- _AIM OF THE TASK_: The listing must be reproduced in full, exactly as it stands.

** begin COLLECTED DATA **

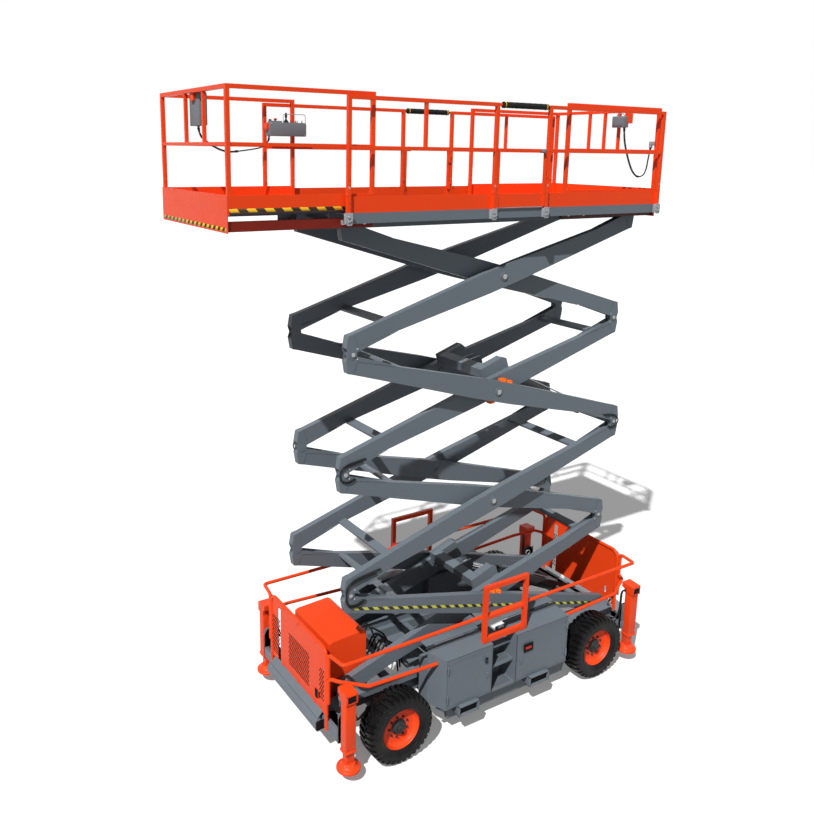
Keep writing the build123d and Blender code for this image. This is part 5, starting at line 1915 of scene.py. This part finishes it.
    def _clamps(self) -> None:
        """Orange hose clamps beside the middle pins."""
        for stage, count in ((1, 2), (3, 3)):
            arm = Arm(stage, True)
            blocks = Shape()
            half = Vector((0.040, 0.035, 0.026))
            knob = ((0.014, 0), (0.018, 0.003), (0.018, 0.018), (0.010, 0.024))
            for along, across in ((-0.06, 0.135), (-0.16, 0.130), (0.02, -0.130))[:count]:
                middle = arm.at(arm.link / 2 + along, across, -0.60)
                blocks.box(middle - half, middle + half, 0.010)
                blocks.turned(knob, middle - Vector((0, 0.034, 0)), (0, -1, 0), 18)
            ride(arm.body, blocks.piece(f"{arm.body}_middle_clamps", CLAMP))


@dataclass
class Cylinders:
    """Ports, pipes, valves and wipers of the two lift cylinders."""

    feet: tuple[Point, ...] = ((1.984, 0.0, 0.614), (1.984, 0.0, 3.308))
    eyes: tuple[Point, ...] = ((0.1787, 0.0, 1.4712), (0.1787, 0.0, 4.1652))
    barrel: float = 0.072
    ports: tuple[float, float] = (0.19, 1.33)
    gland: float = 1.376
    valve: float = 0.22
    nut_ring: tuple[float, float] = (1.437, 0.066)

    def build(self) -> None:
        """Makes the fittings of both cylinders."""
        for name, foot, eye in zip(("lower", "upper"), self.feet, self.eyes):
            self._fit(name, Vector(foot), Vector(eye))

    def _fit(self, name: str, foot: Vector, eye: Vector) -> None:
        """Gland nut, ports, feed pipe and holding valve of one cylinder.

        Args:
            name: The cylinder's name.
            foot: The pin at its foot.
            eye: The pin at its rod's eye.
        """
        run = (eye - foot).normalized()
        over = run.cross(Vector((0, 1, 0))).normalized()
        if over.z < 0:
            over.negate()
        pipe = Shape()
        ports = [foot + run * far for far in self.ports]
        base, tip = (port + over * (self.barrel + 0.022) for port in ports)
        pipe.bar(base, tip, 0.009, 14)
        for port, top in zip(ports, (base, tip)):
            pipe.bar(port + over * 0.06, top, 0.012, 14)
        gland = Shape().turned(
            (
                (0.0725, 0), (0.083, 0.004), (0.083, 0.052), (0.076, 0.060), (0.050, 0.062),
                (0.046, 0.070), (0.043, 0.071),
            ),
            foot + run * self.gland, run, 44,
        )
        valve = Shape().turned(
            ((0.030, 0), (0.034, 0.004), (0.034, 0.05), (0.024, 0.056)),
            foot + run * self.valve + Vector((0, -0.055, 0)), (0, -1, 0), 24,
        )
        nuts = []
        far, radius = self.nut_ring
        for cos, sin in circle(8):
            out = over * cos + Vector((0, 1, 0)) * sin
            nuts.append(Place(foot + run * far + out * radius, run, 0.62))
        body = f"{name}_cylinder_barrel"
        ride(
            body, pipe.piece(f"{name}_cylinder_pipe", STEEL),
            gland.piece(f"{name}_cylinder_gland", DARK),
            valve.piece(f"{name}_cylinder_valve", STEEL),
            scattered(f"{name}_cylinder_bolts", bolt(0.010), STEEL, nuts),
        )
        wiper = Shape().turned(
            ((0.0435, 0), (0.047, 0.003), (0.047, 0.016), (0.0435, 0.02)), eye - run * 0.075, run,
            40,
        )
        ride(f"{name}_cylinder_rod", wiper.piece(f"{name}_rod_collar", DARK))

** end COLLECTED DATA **

- _WRITTEN ANSWER_:
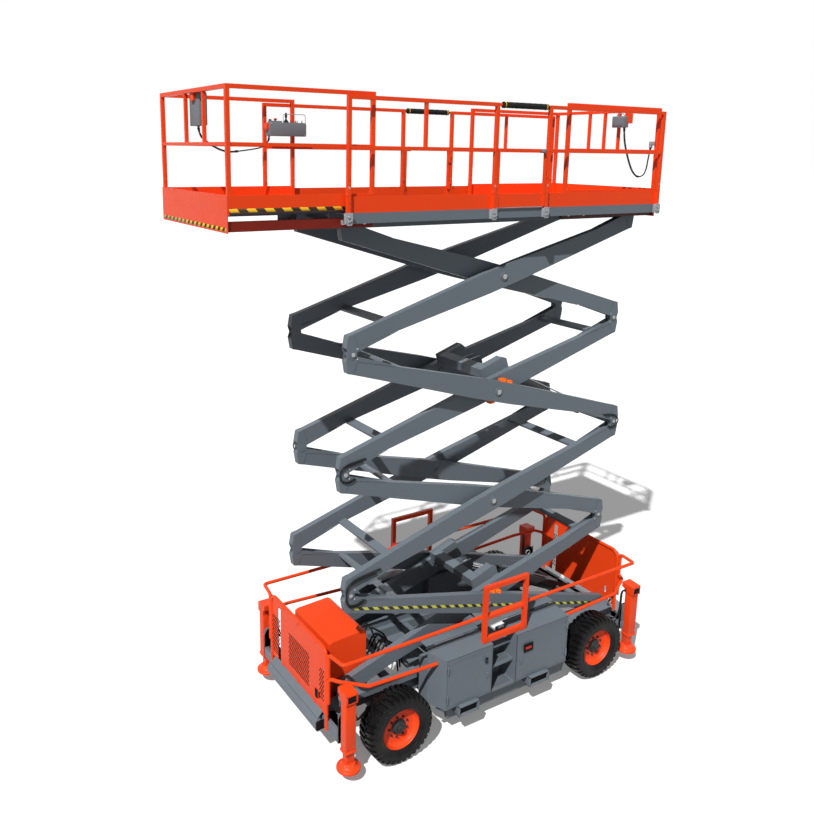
Keep writing the build123d and Blender code for this image. This is part 5, starting at line 1915 of scene.py. This part finishes it.
    def _clamps(self) -> None:
        """Orange hose clamps beside the middle pins."""
        for stage, count in ((1, 2), (3, 3)):
            arm = Arm(stage, True)
            blocks = Shape()
            half = Vector((0.040, 0.035, 0.026))
            knob = ((0.014, 0), (0.018, 0.003), (0.018, 0.018), (0.010, 0.024))
            for along, across in ((-0.06, 0.135), (-0.16, 0.130), (0.02, -0.130))[:count]:
                middle = arm.at(arm.link / 2 + along, across, -0.60)
                blocks.box(middle - half, middle + half, 0.010)
                blocks.turned(knob, middle - Vector((0, 0.034, 0)), (0, -1, 0), 18)
            ride(arm.body, blocks.piece(f"{arm.body}_middle_clamps", CLAMP))


@dataclass
class Cylinders:
    """Ports, pipes, valves and wipers of the two lift cylinders."""

    feet: tuple[Point, ...] = ((1.984, 0.0, 0.614), (1.984, 0.0, 3.308))
    eyes: tuple[Point, ...] = ((0.1787, 0.0, 1.4712), (0.1787, 0.0, 4.1652))
    barrel: float = 0.072
    ports: tuple[float, float] = (0.19, 1.33)
    gland: float = 1.376
    valve: float = 0.22
    nut_ring: tuple[float, float] = (1.437, 0.066)

    def build(self) -> None:
        """Makes the fittings of both cylinders."""
        for name, foot, eye in zip(("lower", "upper"), self.feet, self.eyes):
            self._fit(name, Vector(foot), Vector(eye))

    def _fit(self, name: str, foot: Vector, eye: Vector) -> None:
        """Gland nut, ports, feed pipe and holding valve of one cylinder.

        Args:
            name: The cylinder's name.
            foot: The pin at its foot.
            eye: The pin at its rod's eye.
        """
        run = (eye - foot).normalized()
        over = run.cross(Vector((0, 1, 0))).normalized()
        if over.z < 0:
            over.negate()
        pipe = Shape()
        ports = [foot + run * far for far in self.ports]
        base, tip = (port + over * (self.barrel + 0.022) for port in ports)
        pipe.bar(base, tip, 0.009, 14)
        for port, top in zip(ports, (base, tip)):
            pipe.bar(port + over * 0.06, top, 0.012, 14)
        gland = Shape().turned(
            (
                (0.0725, 0), (0.083, 0.004), (0.083, 0.052), (0.076, 0.060), (0.050, 0.062),
                (0.046, 0.070), (0.043, 0.071),
            ),
            foot + run * self.gland, run, 44,
        )
        valve = Shape().turned(
            ((0.030, 0), (0.034, 0.004), (0.034, 0.05), (0.024, 0.056)),
            foot + run * self.valve + Vector((0, -0.055, 0)), (0, -1, 0), 24,
        )
        nuts = []
        far, radius = self.nut_ring
        for cos, sin in circle(8):
            out = over * cos + Vector((0, 1, 0)) * sin
            nuts.append(Place(foot + run * far + out * radius, run, 0.62))
        body = f"{name}_cylinder_barrel"
        ride(
            body, pipe.piece(f"{name}_cylinder_pipe", STEEL),
            gland.piece(f"{name}_cylinder_gland", DARK),
            valve.piece(f"{name}_cylinder_valve", STEEL),
            scattered(f"{name}_cylinder_bolts", bolt(0.010), STEEL, nuts),
        )
        wiper = Shape().turned(
            ((0.0435, 0), (0.047, 0.003), (0.047, 0.016), (0.0435, 0.02)), eye - run * 0.075, run,
            40,
        )
        ride(f"{name}_cylinder_rod", wiper.piece(f"{name}_rod_collar", DARK))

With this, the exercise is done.